Conclusions Treatment of AS patients with golimumab leads to a significant decrease in disease activity. Simultaneously, the rate of recurring AAU attacks decreased significantly during golimumab treatment.

  1. Stolwijk C, van TA, Castillo-Ortiz JD, Boonen A. Prevalence of extra-articular manifestations in patients with ankylosing spondylitis: a systematic review and meta-analysis. Ann Rheum Dis 2015 Jan;74(1):65–73.

  2. Inman RD, Davis JC, Jr., Heijde D, Diekman L, Sieper J, Kim SI, et al. Efficacy and safety of golimumab in patients with ankylosing spondylitis: results of a randomized, double-blind, placebo-controlled, phase III trial. Arthritis Rheum 2008 Nov;58(11):3402–12.

  3. Van Denderen JC, Visman IM, Nurmohamed MT, Suttorp-Schulten MS, van der Horst-Bruinsma IE. Adalimumab significantly reduces the recurrence rate of anterior uveitis in patients with ankylosing spondylitis. J Rheumatol 2014 Sep;41(9):1843–8.

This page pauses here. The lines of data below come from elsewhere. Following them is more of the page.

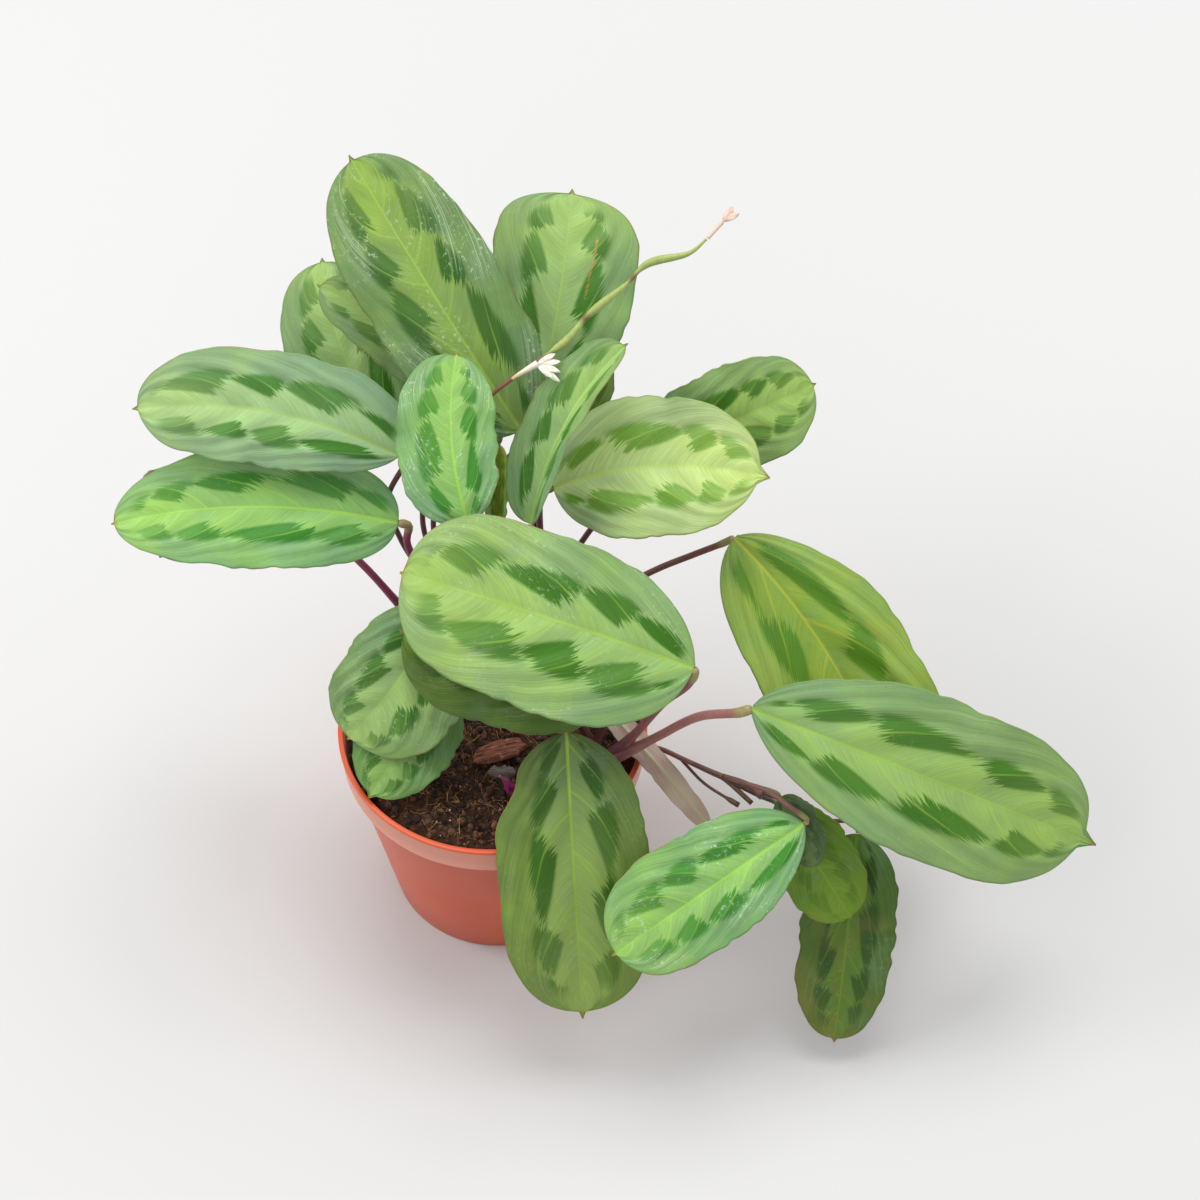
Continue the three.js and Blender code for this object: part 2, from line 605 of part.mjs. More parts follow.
addMesh('pot', potGeometry(), tones.pot, 0.45);
addMesh('soil', soilGeometry(), tones.soil, 0.95);
addMesh('bark_chip', barkGeometry(), tones.bark, 0.9);
addMesh('dry_sheath', drySheathGeometry(), tones.dry, 0.9);
addMesh('young_shoot', youngShootGeometry(), tones.shoot, 0.5);
addMesh('shoot_centre', shootGeometry('centre', []), tones.stem, 0.55);
addMesh('shoot_right', shootGeometry('right', twigs), tones.stem, 0.55);
for (const [name, leaf] of Object.entries(leaves)) {
  const full = { ...leafDefaults, ...leaf };
  addMesh(name, bladeGeometry(full), tones[full.tone], 0.45);
}
addMesh('flower_stalk', flowerStalkGeometry(), tones.flowerStem, 0.55);
addMesh('flower_open', openFlowerGeometry(), tones.flower, 0.6);
addMesh('flower_faded', fadedFlowerGeometry(), tones.faded, 0.8);

export default group;
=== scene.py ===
import itertools
import math
import bpy
import numpy as np
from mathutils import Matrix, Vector


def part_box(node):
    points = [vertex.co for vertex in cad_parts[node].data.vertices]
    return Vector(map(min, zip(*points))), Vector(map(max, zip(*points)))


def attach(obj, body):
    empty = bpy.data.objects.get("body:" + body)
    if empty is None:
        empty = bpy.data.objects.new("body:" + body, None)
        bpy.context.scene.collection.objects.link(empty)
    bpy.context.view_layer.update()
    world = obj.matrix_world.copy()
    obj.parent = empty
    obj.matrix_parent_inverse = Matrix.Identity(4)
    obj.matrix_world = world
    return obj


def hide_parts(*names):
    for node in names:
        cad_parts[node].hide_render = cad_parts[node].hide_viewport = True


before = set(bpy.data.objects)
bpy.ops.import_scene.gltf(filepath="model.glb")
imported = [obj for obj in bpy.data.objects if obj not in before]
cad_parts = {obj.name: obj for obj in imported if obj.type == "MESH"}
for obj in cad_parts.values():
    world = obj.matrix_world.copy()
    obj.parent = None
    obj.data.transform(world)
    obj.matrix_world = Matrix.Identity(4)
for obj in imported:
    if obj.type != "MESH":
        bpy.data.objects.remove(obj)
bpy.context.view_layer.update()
mm = 0.001  # lengths below are in millimetres, as in the frame's drawings, and are scaled once
scene = bpy.context.scene


# Camera and stage, in metres but for the camera's place: the photograph looks down on the plant at
# 52 degrees with a long lens.
view = {"eye": (41.6, -639.7, 991.2), "aim": (41.6, 37.6, 124.4), "angle": 0.4167, "nearest": 0.01}
studio = {
    "floorSize": 12.0, "floorTone": (0.62, 0.62, 0.62), "floorRoughness": 0.9,
    "worldTone": (1.0, 1.0, 1.0), "worldStrength": 0.56, "lampAim": (0, 0, 0.12),
    "lamps": [
        {"name": "backLamp", "at": (0.1, 0.8, 2.4), "size": 1.7, "power": 34, "tone": (1.0, 1.0, 0.99)},
        {"name": "leftLamp", "at": (-1.6, 0.1, 1.4), "size": 1.2, "power": 20, "tone": (1.0, 0.99, 0.97)},
        {"name": "rightLamp", "at": (1.5, 0.6, 1.3), "size": 1.3, "power": 9, "tone": (0.98, 0.99, 1.0)},
        {"name": "frontLamp", "at": (-0.4, -1.6, 1.2), "size": 1.2, "power": 3, "tone": (1.0, 1.0, 1.0)},
    ],
}


def placeAimed(name, data, place, aim):
    made = bpy.data.objects.new(name, data)
    made.location = place
    made.rotation_euler = (aim - place).to_track_quat("-Z", "Y").to_euler()
    scene.collection.objects.link(made)
    return made


def makeCamera():
    data = bpy.data.cameras.new("camera")
    data.angle = view["angle"]
    data.sensor_fit = "HORIZONTAL"
    data.clip_start = view["nearest"]
    scene.camera = placeAimed("camera", data, Vector(view["eye"]) * mm, Vector(view["aim"]) * mm)


def makeLamps():
    world = bpy.data.worlds.new("world")
    world.use_nodes = True
    sky = world.node_tree.nodes["Background"]
    sky.inputs["Color"].default_value = (*studio["worldTone"], 1)
    sky.inputs["Strength"].default_value = studio["worldStrength"]
    scene.world = world
    for lamp in studio["lamps"]:
        data = bpy.data.lights.new(lamp["name"], "AREA")
        data.shape = "DISK"
        data.size = lamp["size"]
        data.energy = lamp["power"]
        data.color = lamp["tone"]
        placeAimed(lamp["name"], data, Vector(lamp["at"]), Vector(studio["lampAim"]))
    scene.view_settings.view_transform = "Standard"


# Node helpers. A value given to a socket is a number, a tuple or another node's output.
def feed(tree, node, given):
    for name, value in given.items():
        socket = node.inputs[name]
        if isinstance(value, bpy.types.NodeSocket):
            tree.links.new(value, socket)
        elif socket.type == "RGBA":
            socket.default_value = (*value, 1)
        else:
            socket.default_value = value


def addNode(tree, kind, given, **settings):
    made = tree.nodes.new(kind)
    for name, value in settings.items():
        setattr(made, name, value)
    feed(tree, made, given)
    return made.outputs


def calc(tree, operation, *values, clamp=False):
    given = dict(enumerate(values))
    return addNode(tree, "ShaderNodeMath", given, operation=operation, use_clamp=clamp)[0]


def times(tree, first, *others):
    for other in others:
        first = calc(tree, "MULTIPLY", first, other)
    return first


def timesPlus(tree, first, second, third):
    return calc(tree, "MULTIPLY_ADD", first, second, third)


def minus(tree, first, second):
    return calc(tree, "SUBTRACT", first, second)


def ramp(tree, value, low, high, start=0.0, end=1.0):
    given = {"Value": value, "From Min": low, "From Max": high, "To Min": start, "To Max": end}
    return addNode(tree, "ShaderNodeMapRange", given, interpolation_type="SMOOTHSTEP")[0]


def fade(tree, value, low, high, start=1.0):
    return ramp(tree, value, low, high, start, 0.0)


def blend(tree, amount, first, second, how="MIX"):
    given = {0: amount, 6: first, 7: second}
    return addNode(tree, "ShaderNodeMix", given, data_type="RGBA", blend_type=how, clamp_factor=True)[2]


def pack(tree, x, y, z):
    return addNode(tree, "ShaderNodeCombineXYZ", {0: x, 1: y, 2: z})[0]


def unpack(tree, vector):
    return addNode(tree, "ShaderNodeSeparateXYZ", {0: vector})


def shadeBy(tree, colour, amount):
    return blend(tree, 1.0, colour, pack(tree, amount, amount, amount), "MULTIPLY")


def objectPlace(tree):
    return addNode(tree, "ShaderNodeTexCoord", {})["Object"]


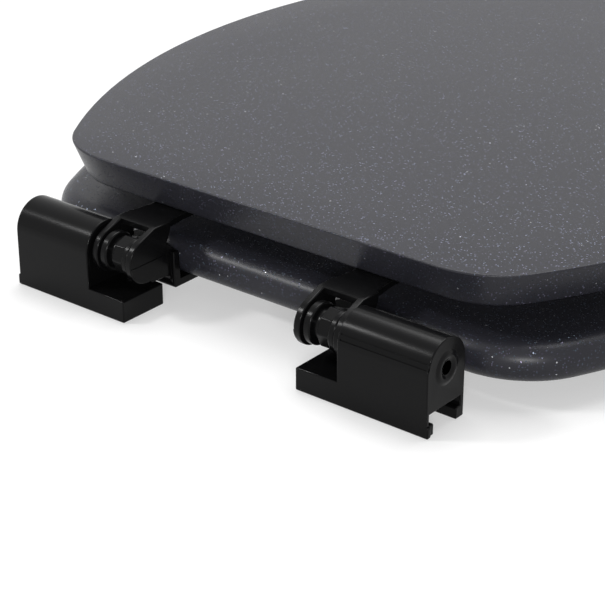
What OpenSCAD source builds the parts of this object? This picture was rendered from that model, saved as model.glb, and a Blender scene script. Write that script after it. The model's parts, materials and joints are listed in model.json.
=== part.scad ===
// Soft-close toilet seat: bevelled lid, round-edged ring and two moulded hinge blocks.
// Millimetres. Z = 0 is the top of the bowl, the front of the seat points to -Y.
// The origin is the middle of the footprint, from the hinge blocks to the ring's front.

/* [Ring] */
// Overall width of the ring
ring_w = 364; // [350:1:380]
// Depth of the ring, from its straight rear edge to its front tip
ring_d = 411; // [395:1:425]
// Thickness of the ring
ring_t = 17.5; // [15:0.5:20]
// Height of the ring's underside above the bowl
ring_z = 9.2; // [8.6:0.1:11]
// Distance from the hinge axis forward to the ring's rear edge
ring_setback = 23.3; // [23:0.1:26]
// Radius of the ring's rear corners
ring_corner_r = 46; // [40:1:50]
// Angle through which a rear corner turns
ring_corner_turn = 63; // [58:1:66]
// Radius of the ring's long sides
ring_side_r = 349; // [330:1:370]

/* [Opening] */
// Width of the opening
opening_w = 222; // [205:1:235]
// Depth of the opening
opening_d = 267; // [250:1:280]
// Width of the band behind the opening
rear_band = 72; // [66:1:80]
// Radius of the opening's rear corners
opening_corner_r = 76; // [68:1:80]
// Angle through which a rear corner of the opening turns
opening_corner_turn = 65; // [60:1:68]
// Radius of the opening's long sides
opening_side_r = 215; // [200:1:225]
// Radius of the edge round the opening
opening_edge_r = 6.5; // [4:0.5:7]
// Fall of the sitting face towards the opening
dish = 1.6; // [0.5:0.1:3]

/* [Lid] */
// Overall width of the lid
lid_w = 360; // [348:1:376]
// Depth of the lid
lid_d = 411; // [395:1:425]
// Thickness of the lid
lid_t = 16.4; // [14:0.1:20]
// How far the lid's rear edge stands behind the ring's rear edge
lid_overhang = 2.4; // [0:0.1:5]
// Height of the lid's underside above the hinge axis
leaf_rise = 13.3; // [13:0.1:15]
// Radius of the lid's rear corners
lid_corner_r = 41.5; // [36:0.5:46]
// Angle through which a rear corner of the lid turns
lid_corner_turn = 57; // [54:1:60]
// Radius of the lid's long sides
lid_side_r = 327; // [315:1:345]
// How far the bevelled side leans in from the top edge to the lower edge
bevel_in = 5.4; // [3:0.1:8]
// Radius of the lid's soft lower edge
lower_edge_r = 2.4; // [1.5:0.1:3]
// Crisp chamfer of the lid's top edge
top_edge = 0.6; // [0.3:0.1:1]

/* [Hinge blocks] */
// Distance between the middles of the two blocks
hinge_spacing = 161; // [150:1:175]
// Length of a block along the hinge axis
block_l = 65; // [60:1:72]
// Width of a block, front to back
block_w = 25.5; // [24.5:0.1:28]
// Height of the low foot
foot_h = 10.2; // [9.8:0.1:10.4]
// Length of the foot under the knuckles
overhang = 21; // [20.4:0.1:24]
// Height of the hinge axis above the bowl
pin_z = 26.3; // [26:0.1:28]
// Wall of the tall shell
shell_t = 2; // [1.5:0.1:2.2]
// Thickness of the closed outer end
end_t = 3; // [2.6:0.1:4]
// Radius of the soft mound round the end screw
boss_r = 8; // [6:0.1:10]
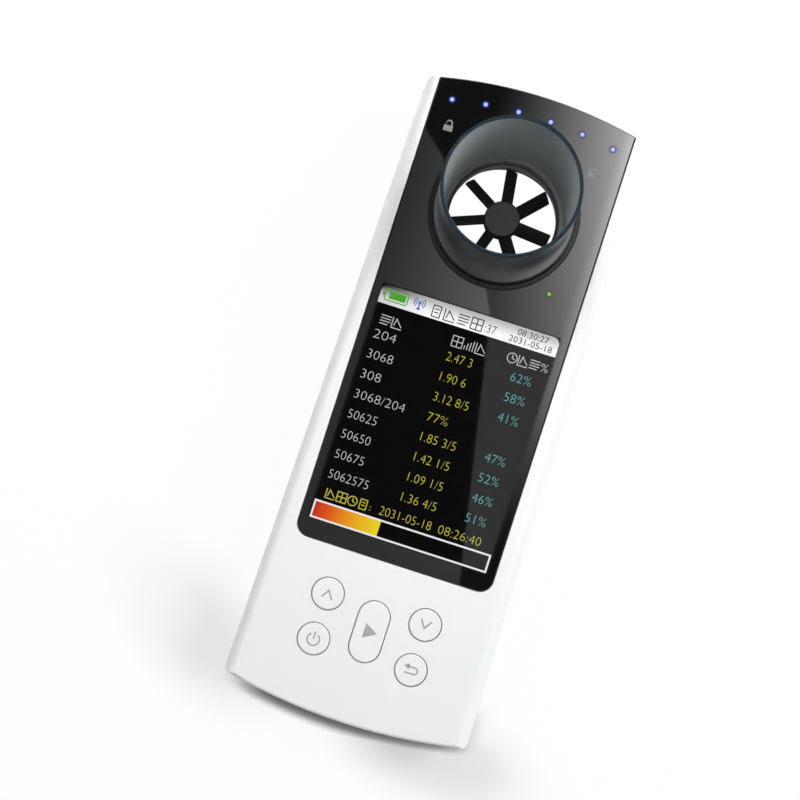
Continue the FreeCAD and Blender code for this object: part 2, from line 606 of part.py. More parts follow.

Disclosure of Interest S. Heslinga: None declared, M. Nurmohamed: None declared, A. Gerards: None declared, E. Griep: None declared, C. Koehorst: None declared, M. Kok: None declared, A. Schilder: None declared, M. Verhoef Employee of: Merck Sharp & Dohme the Netherlands, a subsidiary of Merck & Co., Inc., Kenilworth, NJ, USA., I. Van der Horst-Bruinsma Grant/research support from: This study was funded by Merck Sharp & Dohme the Netherlands, a subsidiary of Merck & Co., Inc., Kenilworth, NJ, USA.